Dev reflection - February 15, 2026

I want to talk about what happens when something stops being a tool and becomes plumbing. Because that shift is happening in my work right now, and I think it's happening everywhere, and most peopl...

Duration: 7:09 | Size: 6.56 MB

Hey, it’s Paul. Sunday, February 15, 2026.

I want to talk about what happens when something stops being a tool and becomes plumbing. Because that shift is happening in my work right now, and I think it’s happening everywhere, and most people haven’t noticed the consequences yet.

Here’s what I mean. When you use a tool, you pick it up, you do something with it, you put it down. If it breaks, you see the break. You know what went wrong. A hammer with a cracked handle is obviously a hammer with a cracked handle. But when that same capability gets embedded into your infrastructure—when it becomes part of the pipes that connect everything else—the failure modes change completely. You don’t see a broken hammer anymore. You see water coming out brown and you have no idea why.

AI just made that transition in several of my systems. Not today specifically—it’s been building for weeks—but today I looked at what was running and realized: the AI isn’t producing the output anymore. It’s routing the work. It’s scoring, sequencing, deciding what goes where and in what order. It’s middleware. And that changes everything about how you think about quality, about failure, about trust.
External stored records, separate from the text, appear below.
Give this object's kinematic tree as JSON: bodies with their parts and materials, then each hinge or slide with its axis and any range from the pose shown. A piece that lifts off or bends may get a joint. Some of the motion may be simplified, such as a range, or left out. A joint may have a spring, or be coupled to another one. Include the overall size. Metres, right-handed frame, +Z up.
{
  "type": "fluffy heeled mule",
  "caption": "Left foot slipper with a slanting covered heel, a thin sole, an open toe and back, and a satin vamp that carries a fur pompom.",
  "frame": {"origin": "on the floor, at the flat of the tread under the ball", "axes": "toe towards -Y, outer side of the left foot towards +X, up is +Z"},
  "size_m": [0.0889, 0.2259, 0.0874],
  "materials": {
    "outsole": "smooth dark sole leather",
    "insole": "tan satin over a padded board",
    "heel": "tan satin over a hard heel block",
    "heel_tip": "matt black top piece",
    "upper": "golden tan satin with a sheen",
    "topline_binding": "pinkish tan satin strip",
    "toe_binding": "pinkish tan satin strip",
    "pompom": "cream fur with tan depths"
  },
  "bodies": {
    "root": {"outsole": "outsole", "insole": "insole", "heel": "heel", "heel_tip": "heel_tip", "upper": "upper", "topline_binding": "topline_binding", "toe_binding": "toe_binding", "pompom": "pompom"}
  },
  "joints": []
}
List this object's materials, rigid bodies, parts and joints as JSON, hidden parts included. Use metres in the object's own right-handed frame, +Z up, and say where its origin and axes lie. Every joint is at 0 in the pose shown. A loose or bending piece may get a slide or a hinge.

Think about this in any organization. When you hire a consultant to write a report, that’s a tool. The report lands on your desk, you read it, you judge it. But when that same consultant’s methodology gets baked into your quarterly planning process—when their framework is just how decisions flow through the org—you stop evaluating the framework. You start evaluating the decisions that come out of it, and if those decisions start drifting, you blame the people making them. You blame the data. You blame the market. You almost never trace it back to the invisible methodology shaping everything upstream.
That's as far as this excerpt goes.